If TRUE, request exclusive access to whichever compute node is allocated to the job. Your code will have access to all the cores and memory on the node.
Should we set up the parallel cluster? Normally
if more than one core is implied (via the cores
or wholenode
arguments, then a parallel cluster will be set up (see
Details). If parallel
is set to FALSE
then this
will not occur. This might be useful in cases where you want to
manage your own job level parallelism (e.g. using OpenMP) or if
you're just after the whole node for the memory).
The path to work in on the cluster, if running out of place.
Submit jobs to an internal queue, and run them
on a set of workers submitted separately? If TRUE
, then
enqueue
and the bulk submission commands no longer submit
to the DIDE queue. Instead they create an internal queue
that workers can poll. After queuing tasks, use
submit_workers
to submit workers that will process these
tasks, terminating when they are done. You can use this
approach to throttle the resources you need.
Use rrq
to run a set of workers on the
cluster. This is an experimental option, and the interface here
may change. For now all this does is ensure a few additional
packages are installed, and tweaks some environment variables in
the generated batch files. Actual rrq workers are submitted
with the submit_workers
method of the object.
When using workers (via use_workers
or use_rrq
, the length of time (in seconds) that workers
should be willing to set idle before exiting. If set to zero
then workers will be added to the queue, run jobs, and
immediately exit. If greater than zero, then the workers will
wait at least this many seconds after running the last task
before quitting. The number provided can be Inf
, in which
case the worker will never exit (but be careful to clean the
worker up in this case!). The default is 600s (10 minutes)

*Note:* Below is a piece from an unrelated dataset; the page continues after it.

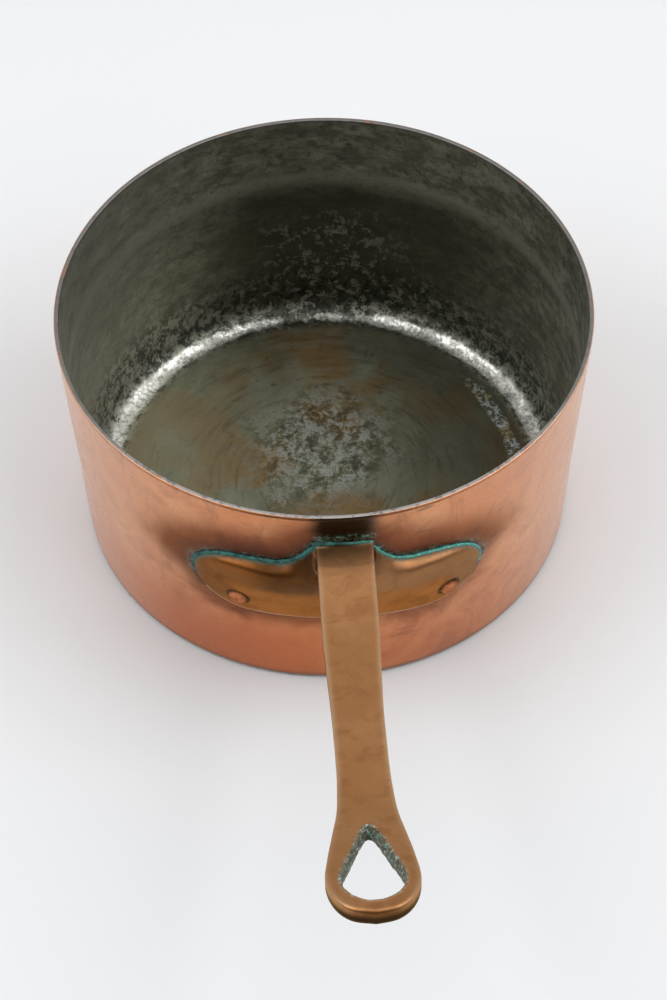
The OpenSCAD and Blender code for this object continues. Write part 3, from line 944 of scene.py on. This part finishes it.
def brass_surface(obj):
    """Satin brass with a brown patina and verdigris in the hole and seam, and painted light: a pale
    highlight along the edges and the bracket's lower edge, a paler right crest, and shade on the left
    crest, beside the strap, at the strap's root, under the strap and at the loop's end.
    """
    s = Surface("old_brass")
    cloud, patch, fine = s.noise(34, 4, 0.6, 0.5), s.noise(9, 5, 0.6, 0.6), s.noise(2.2, 4, 0.65)
    file_marks = s.noise(0.8, 3, 0.6, 0.0, s.stretched(1, 0.08, 1))
    wing, crest, left = s.attribute("wing"), s.attribute("crest"), s.attribute("left")
    color = s.blend(s.span(cloud, 0.35, 0.65), BRASS.base, BRASS.pale)
    color = s.layer(color, s.span(patch, 0.45, 0.70), 0.65, BRASS.patch)
    pits = s.times(s.span(s.cells(4.2), 0.13, 0.06), s.span(s.noise(11, 2), 0.55, 0.62))
    color = s.layer(color, pits, 0.7, BRASS.pit)

    color = s.blend(wing, color, PATINA_AND_SHADE.wing, "MULTIPLY")
    # the crest's brown patina, laid stronger on the left as painted shade
    crest_patina_and_left_shade = s.times(crest, s.span(left, 0.0, 1.0, 0.75, 1.0))
    color = s.blend(crest_patina_and_left_shade, color, PATINA_AND_SHADE.crest, "MULTIPLY")
    # painted highlight: the crest is paler towards the right
    rubbed_and_highlight = s.times(s.times(crest, crest), s.span(left, 1.0, 0.0, 0.0, 0.2))
    color = s.blend(rubbed_and_highlight, color, BRASS.rubbed_and_highlight)
    # the tone for the painted shade on the crest, deeper on the left
    hollow = s.blend(left, PATINA_AND_SHADE.shade_right, PATINA_AND_SHADE.shade_left)
    color = s.blend(s.attribute("shade"), color, hollow, "MULTIPLY")
    # painted shade beside the strap
    color = s.blend(s.attribute("neck"), color, PATINA_AND_SHADE.neck, "MULTIPLY")
    # painted highlight: a pale tone laid along the edges
    color = s.layer(color, s.attribute("edge"), 0.6, BRASS.edge)
    # painted reflection: the pale line along the bracket's lower edge
    color = s.layer(color, s.attribute("foot"), 0.95, BRASS.foot)

    rings = 0.0
    for _, angle, drop in RIVETS:
        gap = s.add("ShaderNodeVectorMath", operation="DISTANCE")
        s.put(gap.inputs[0], s.place)
        gap.inputs[1].default_value = rivet_frame(angle, drop)[0] * MM
        distance, head_r = gap.outputs["Value"], HEAD_D / 2
        ring = s.times(s.span(distance, (head_r - 0.3) * MM, (head_r + 0.1) * MM),
                       s.span(distance, (head_r + 1.4) * MM, (head_r + 0.5) * MM))
        rings = s.most(ring, rings)
    color = s.layer(color, rings, 0.9, BRASS.ring)

    # painted shade and reflection of the dark wall across the strap's root
    color = s.layer(color, s.attribute("root"), 0.45, BRASS.root)
    color = s.layer(color, s.attribute("outer"), 0.28, BRASS.outer)
    # painted shade at the middle of the loop's outer edge
    color = s.blend(s.attribute("tip"), color, PATINA_AND_SHADE.tip, "MULTIPLY")
    # painted shade on the underside of the strap and loop
    color = s.layer(color, s.attribute("under"), 0.96, BRASS.under)
    crease = s.span(s.ragged(s.attribute("crease"), patch, 0.5), 0.4, 1.1)
    color = s.layer(color, crease, 0.6, BRASS.crease)

    crust_noise = s.noise(1.3, 5, 0.7)
    crust = s.times(s.attribute("hole"), s.span(crust_noise, 0.2, 0.42))
    green = s.blend(s.span(s.noise(4.4, 4, 0.7), 0.5, 0.64), BRASS.crust, BRASS.crust_teal)
    green = s.blend(s.span(s.noise(1.8, 5, 0.75), 0.5, 0.42), green, BRASS.crust_dark)
    green = s.blend(s.span(s.noise(1.1, 4, 0.75), 0.54, 0.62), green, BRASS.crust_pale)
    color = s.blend(crust, color, green)
    seam = s.times(s.attribute("seam"), s.span(fine, 0.3, 0.55))
    color = s.layer(color, seam, 0.85, BRASS.seam)

    dull = s.most(crust, seam)
    rough = s.plus(s.span(patch, 0.3, 0.7, 0.36, 0.46), s.times(dull, 0.4))
    rough = s.plus(rough, s.times(wing, 0.02))
    metal = s.less(1.0, s.times(dull, 0.95))
    relief = s.bump(file_marks, 0.012, s.bump(fine, 0.03, s.bump(patch, 0.12)))
    relief = s.bump(s.times(crust_noise, dull), 0.9, relief)
    s.finish(obj, Base_Color=color, Roughness=rough, Metallic=metal, Normal=relief,
             Coat_Weight=s.times(crest, 0.12), Coat_Roughness=0.2, Specular_Tint=BRASS.gleam)


RIVET = SimpleNamespace(
    base=(0.56, 0.20, 0.085), dark=(0.34, 0.115, 0.05), rim=(0.04, 0.022, 0.015),
    tinned=(0.30, 0.31, 0.28), gleam=(0.95, 0.75, 0.56, 1.0),
)
VERDIGRIS = SimpleNamespace(
    bright=(0.04, 0.33, 0.28), pale=(0.24, 0.60, 0.54),
    dark=(0.018, 0.05, 0.042), dark_teal=(0.045, 0.19, 0.165),
)


def rivet_surface(objects):
    """Hammered copper, with dark dirt round the head and a tinned inner head."""
    s = Surface("rivet_copper")
    patch, fine = s.noise(3, 4, 0.6), s.noise(0.8, 3, 0.6)
    color = s.blend(s.span(patch, 0.4, 0.65), RIVET.base, RIVET.dark)
    color = s.layer(color, s.attribute("rim"), 0.9, RIVET.rim)
    color = s.layer(color, s.attribute("inner"), 0.9, RIVET.tinned)
    relief = s.bump(fine, 0.03, s.bump(patch, 0.12))
    for obj in objects:
        s.finish(obj, Base_Color=color, Roughness=s.span(fine, 0.3, 0.7, 0.20, 0.32),
                 Metallic=1.0, Normal=relief, Specular_Tint=RIVET.gleam)


def verdigris_surface(obj):
    """Dull crusty green-blue corrosion."""
    s = Surface("verdigris")
    grit, lump = s.noise(0.9, 5, 0.7), s.noise(3.2, 3, 0.6)
    bright = s.blend(s.span(grit, 0.4, 0.62), VERDIGRIS.bright, VERDIGRIS.pale)
    dull = s.blend(s.span(lump, 0.4, 0.6), VERDIGRIS.dark, VERDIGRIS.dark_teal)
    color = s.layer(bright, s.attribute("dull"), 0.92, dull)
    s.finish(obj, Base_Color=color, Roughness=0.85, Normal=s.bump(grit, 0.5))


# ---------------------------------------------------------------- stage, light and camera
# name, place, target and size in metres, power in watts
SOFTBOXES = [
    ("overhead", (0.0, 0.1, 2.6), (0, 0, 0), (2.4, 2.0), 17),
    ("left", (-2.1, -0.2, 2.2), (0, 0, 0.05), (1.8, 1.8), 27),
    ("right", (2.1, -0.2, 2.2), (0, 0, 0.05), (1.8, 1.8), 31),
    ("front_left", (-1.5, -1.6, 2.2), (0, 0, 0.05), (1.3, 1.3), 8),
    ("front_right", (1.5, -1.6, 2.2), (0, 0, 0.05), (1.3, 1.3), 12),
]
FLOOR_SIZE = 9
PAPER, PALE_PAPER = (0.80, 0.816, 0.828), (0.82, 0.836, 0.848)
SKY = (0.96, 0.97, 1.0, 1)


def stage():
    """A pale floor, a world that is brighter behind the pan, and the softboxes."""
    bpy.ops.mesh.primitive_plane_add(size=FLOOR_SIZE)
    floor = bpy.context.object
    floor.name = "floor"
    s = Surface("pale_paper")
    tone = s.blend(s.noise(260, 3), PAPER, PALE_PAPER)
    s.finish(floor, Base_Color=tone, Roughness=0.9)

    world = bpy.data.worlds.new("studio")
    world.use_nodes = True
    nodes, links = world.node_tree.nodes, world.node_tree.links
    ahead = nodes.new("ShaderNodeSeparateXYZ")
    glow = nodes.new("ShaderNodeMapRange")
    for key, number in (("From Min", -0.8), ("From Max", 0.7), ("To Min", 0.10), ("To Max", 0.62)):
        glow.inputs[key].default_value = number
    links.new(nodes.new("ShaderNodeTexCoord").outputs["Generated"], ahead.inputs[0])
    links.new(ahead.outputs["Y"], glow.inputs["Value"])
    links.new(glow.outputs[0], nodes["Background"].inputs["Strength"])
    nodes["Background"].inputs["Color"].default_value = SKY
    bpy.context.scene.world = world

    for name, place, target, size, power in SOFTBOXES:
        light = bpy.data.lights.new(name, "AREA")
        light.shape = "RECTANGLE"
        light.size, light.size_y = size
        light.energy = power
        obj = bpy.data.objects.new(name, light)
        obj.location = place
        obj.rotation_euler = (Vector(target) - Vector(place)).to_track_quat("-Z", "Y").to_euler()
        bpy.context.scene.collection.objects.link(obj)


def camera():
    """Looks down at the middle of the rim, then is turned, tilted and rolled a little."""
    distance, lens, sensor = 1.1565, 112.5, 36
    elevation, azimuth = math.radians(47.776), math.radians(-3.45)
    turn, tilt, roll = math.radians(0.119), math.radians(-3.532), math.radians(-0.957)
    centre = Vector((0, 0, PAN_H * MM))
    to_rim = Vector((-math.sin(azimuth) * math.cos(elevation),
                     math.cos(azimuth) * math.cos(elevation), -math.sin(elevation)))
    right = Vector((math.cos(azimuth), math.sin(azimuth), 0))
    up = right.cross(to_rim)
    ahead = to_rim * math.cos(tilt) + up * math.sin(tilt)
    up = -to_rim * math.sin(tilt) + up * math.cos(tilt)
    ahead, right = (ahead * math.cos(turn) + right * math.sin(turn),
                    right * math.cos(turn) - ahead * math.sin(turn))
    right, up = (right * math.cos(roll) + up * math.sin(roll),
                 up * math.cos(roll) - right * math.sin(roll))
    data = bpy.data.cameras.new("camera")
    data.lens, data.sensor_width, data.sensor_fit = lens, sensor, "AUTO"
    data.clip_start, data.clip_end = 0.05, 50
    obj = bpy.data.objects.new("camera", data)
    turn_matrix = Matrix((right, up, -ahead)).transposed().to_4x4()
    obj.matrix_world = Matrix.Translation(centre - to_rim * distance) @ turn_matrix
    bpy.context.scene.collection.objects.link(obj)
    bpy.context.scene.camera = obj


# ---------------------------------------------------------------- assembly
def keep(obj, slot, *nodes):
    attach(obj, "root")
    if nodes:
        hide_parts(*nodes)


shell, skin, casting = copper_shell(), tin_skin(), cast_handle()
copper_surface(shell)
tin_surface(skin)
brass_surface(casting)
keep(shell, "copper_shell", "pan_body")
keep(skin, "tin_lining", "tin_lining")
keep(casting, "cast_brass", "handle")

heads = [rivet(name, angle, drop, k + 1) for k, (name, angle, drop) in enumerate(RIVETS)]
rivet_surface(heads)
for head, (name, _, _) in zip(heads, RIVETS):
    keep(head, "copper_rivet", name)

bead = verdigris_bead()
verdigris_surface(bead)
keep(bead, "verdigris")

stage()
camera()
bpy.context.scene.view_settings.view_transform = "Standard"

should be more than enough to get your jobs up and running.
Once workers are established you can extend or reset the timeout
by sending the TIMEOUT_SET
message (proper documentation
will come for this soon).
Optionally, an object created by
worker_resource()
which controls the resources used
by workers where these are different to jobs directly submitted
by $enqueue()
. This is only meaningful if you are using
use_rrq = TRUE
.
Logical, indicating if we should use the
shared conan "bootstrap" library stored on the temporary
directory. Setting this to FALSE
will install all dependencies
required to install packages first into a temporary location
(this may take a few minutes) before installation. Generally
leave this as-is.
A string, or numeric_version
object, describing
the R version required. Not all R versions are known to be
supported, so this will check against a list of installed R
versions for the cluster you are using. If omitted then: if
your R version matches a version on the cluster that will be
used, or the oldest cluster version that is newer than yours, or
the most recent cluster version.
Logical, indicating if the script is going to require Java, for example via the rJava package.
A string, optionally giving the path of a custom Java Runtime Environment, which will be used if the use_java logical is true. If left blank, then the default cluster Java Runtime Environment will be used.

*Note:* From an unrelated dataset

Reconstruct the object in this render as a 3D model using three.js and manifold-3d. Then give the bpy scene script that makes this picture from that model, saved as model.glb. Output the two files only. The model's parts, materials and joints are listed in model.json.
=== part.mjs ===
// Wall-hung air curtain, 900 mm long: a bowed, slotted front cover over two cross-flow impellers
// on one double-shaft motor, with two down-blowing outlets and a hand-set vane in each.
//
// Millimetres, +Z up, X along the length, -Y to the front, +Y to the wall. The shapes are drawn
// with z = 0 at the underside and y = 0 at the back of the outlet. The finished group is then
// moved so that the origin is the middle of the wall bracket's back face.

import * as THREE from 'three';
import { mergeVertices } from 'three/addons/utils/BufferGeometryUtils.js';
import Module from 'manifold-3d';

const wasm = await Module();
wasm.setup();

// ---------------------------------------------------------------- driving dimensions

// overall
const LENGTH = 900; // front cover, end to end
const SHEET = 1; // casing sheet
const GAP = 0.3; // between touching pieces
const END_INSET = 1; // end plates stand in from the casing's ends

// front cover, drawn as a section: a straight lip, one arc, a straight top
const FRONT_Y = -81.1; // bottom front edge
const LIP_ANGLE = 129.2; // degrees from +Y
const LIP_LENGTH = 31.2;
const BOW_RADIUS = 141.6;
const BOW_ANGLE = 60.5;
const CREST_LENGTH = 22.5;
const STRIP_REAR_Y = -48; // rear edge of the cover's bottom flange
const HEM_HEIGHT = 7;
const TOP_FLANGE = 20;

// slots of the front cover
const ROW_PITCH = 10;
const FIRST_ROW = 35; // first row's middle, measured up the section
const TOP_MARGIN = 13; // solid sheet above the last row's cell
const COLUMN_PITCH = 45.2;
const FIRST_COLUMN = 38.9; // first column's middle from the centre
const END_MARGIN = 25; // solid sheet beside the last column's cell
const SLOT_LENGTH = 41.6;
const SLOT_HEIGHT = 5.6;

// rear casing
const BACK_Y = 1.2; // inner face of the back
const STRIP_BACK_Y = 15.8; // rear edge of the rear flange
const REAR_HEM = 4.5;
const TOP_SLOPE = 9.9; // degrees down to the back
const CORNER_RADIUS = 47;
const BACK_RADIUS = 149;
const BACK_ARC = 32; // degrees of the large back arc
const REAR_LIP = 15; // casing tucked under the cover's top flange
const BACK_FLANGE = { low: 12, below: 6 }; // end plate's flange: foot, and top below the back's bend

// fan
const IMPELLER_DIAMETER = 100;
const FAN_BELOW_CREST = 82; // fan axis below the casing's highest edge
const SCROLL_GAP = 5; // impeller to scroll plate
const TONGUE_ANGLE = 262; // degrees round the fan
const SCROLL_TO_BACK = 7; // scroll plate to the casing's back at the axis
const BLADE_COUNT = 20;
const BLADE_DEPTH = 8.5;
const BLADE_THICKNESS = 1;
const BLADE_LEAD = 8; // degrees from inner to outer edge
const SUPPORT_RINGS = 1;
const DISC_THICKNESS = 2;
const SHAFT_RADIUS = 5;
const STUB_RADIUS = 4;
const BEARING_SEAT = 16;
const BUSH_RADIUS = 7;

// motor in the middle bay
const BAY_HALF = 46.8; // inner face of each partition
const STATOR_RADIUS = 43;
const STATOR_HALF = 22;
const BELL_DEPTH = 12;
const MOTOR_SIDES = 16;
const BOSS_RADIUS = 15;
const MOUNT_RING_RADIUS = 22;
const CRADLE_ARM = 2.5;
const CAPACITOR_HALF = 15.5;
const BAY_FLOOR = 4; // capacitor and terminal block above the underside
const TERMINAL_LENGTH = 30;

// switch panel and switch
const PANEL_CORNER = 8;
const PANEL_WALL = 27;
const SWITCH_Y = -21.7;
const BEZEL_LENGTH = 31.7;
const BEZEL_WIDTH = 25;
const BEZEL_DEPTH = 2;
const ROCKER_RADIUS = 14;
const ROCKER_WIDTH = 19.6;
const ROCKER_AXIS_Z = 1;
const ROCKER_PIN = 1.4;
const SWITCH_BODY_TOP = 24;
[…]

arguments to didehpc_config
Logical, indicating if we should check that the configuration object can be created
If you need more than one core per task (i.e., you want the each task to do some parallel processing in addition to the parallelism between tasks) you can do that through the configuration options here.
The template
option chooses among templates defined on the
cluster.
If you specify cores
, the HPC will queue your job until an
appropriate number of cores appears for the selected template.
This can leave your job queuing forever (e.g., selecting 20 cores
on a 16Core template) so be careful.
Alternatively, if you specify wholenode
as TRUE, then you will
have exclusive access to whichever compute node is allocated
to your job, reserving all of its cores.
If more than 1 core is requested, either by choosing
wholenode
, or by specifying a
cores
value greater than 1) on startup, a parallel
cluster will be started, using parallel::makePSOCKcluster
and this will be registered as the default cluster. The nodes
will all have the appropriate context loaded and you can
immediately use them with parallel::clusterApply
and
related functions by passing NULL
as the first argument.
The cluster will be shut down politely on exit, and logs will be
output to the "workers" directory below your context root.
The options use_workers
and use_rrq
interact, share
some functionality, but are quite different.
With use_workers
, jobs are never submitted when you run
enqueue
or one of the bulk submission commands in
queuer
. Instead you submit workers using
submit_workers
and then the submission commands push task
ids onto a Redis queue that the workers monitor.
With use_rrq
, enqueue
etc still work as before, plus
you must submit workers with submit_workers
. The
difference is that any job may access the rrq_controller
and push jobs onto a central pool of tasks.
I'm not sure at this point if it makes any sense for the two approaches to work together so this is disabled for now. If you think you have a use case please let me know.